Simmons also has a fan in Everett.

“I found this trip extremely inspirational because we met so many people who came from places like us and that we could relate to,” she said. “They told us about their journeys and trials that led them to be the successful people they are today. I am hoping that one day I can pass on the knowledge I have gained from that trip to others and be a success story myself.

“My favorite part of the trip was the family atmosphere and all of the opportunities Professor Simmons gave us,” she said. “He opened our eyes as to how to network and showed us that there’s ‘another world’ outside of Winston-Salem, N.C., in which we could flourish.”

Simmons asserts, “For me the most rewarding part of volunteering with SMF over the past decade has been the relationships forged and witnessing the growth and achievements of former participants who are now leaders in their chosen careers and communities.

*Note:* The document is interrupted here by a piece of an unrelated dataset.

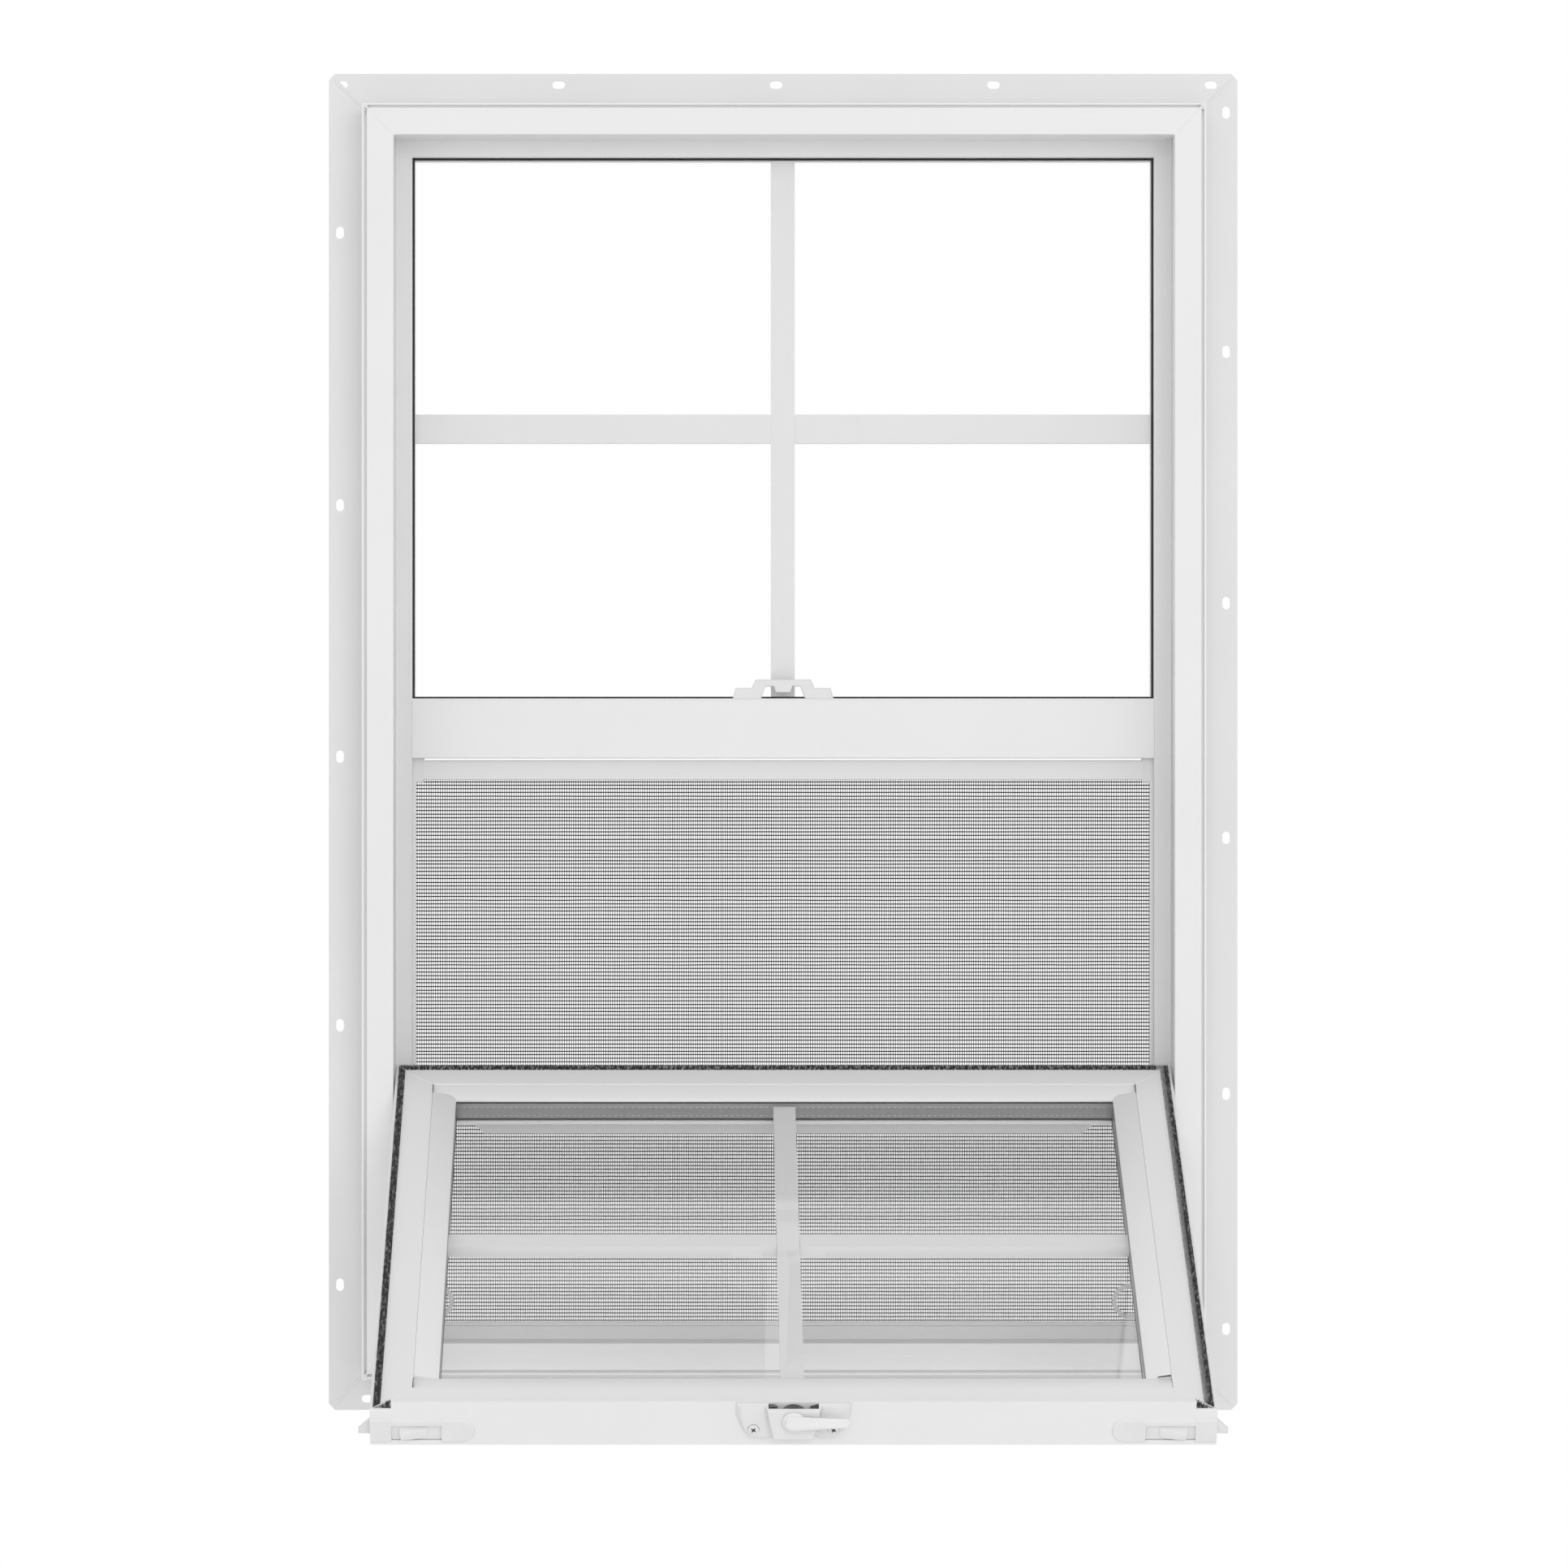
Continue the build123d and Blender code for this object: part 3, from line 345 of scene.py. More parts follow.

“On the trip I had the privilege and honor of meeting phenomenal students who stepped outside of their comfort zones and some, who had never considered traveling far for college, were able to see themselves in a different context.”

Simmons added that based upon past experience “there is a strong likelihood that students on the trip will eventually attend some of the schools we visited.”  At least two SMF alums have either graduated from or currently attend three of the colleges visited on this year’s college trip —  Swarthmore College, University of Pennsylvania, and Howard University.

Historically, SMF participants have been admitted to a wide array of colleges and universities including:  Wake Forest University, Brown University, Davidson College, Morehouse College, Swarthmore College, Spelman College, University of Virginia, The College of William & Mary, Duke University, Wesleyan University, Princeton University, Georgetown University, Carnegie Mellon University, Cornell University, Howard University, UNC Chapel Hill, Hampton University, Dartmouth College, University of Michigan and the University of Pennsylvania.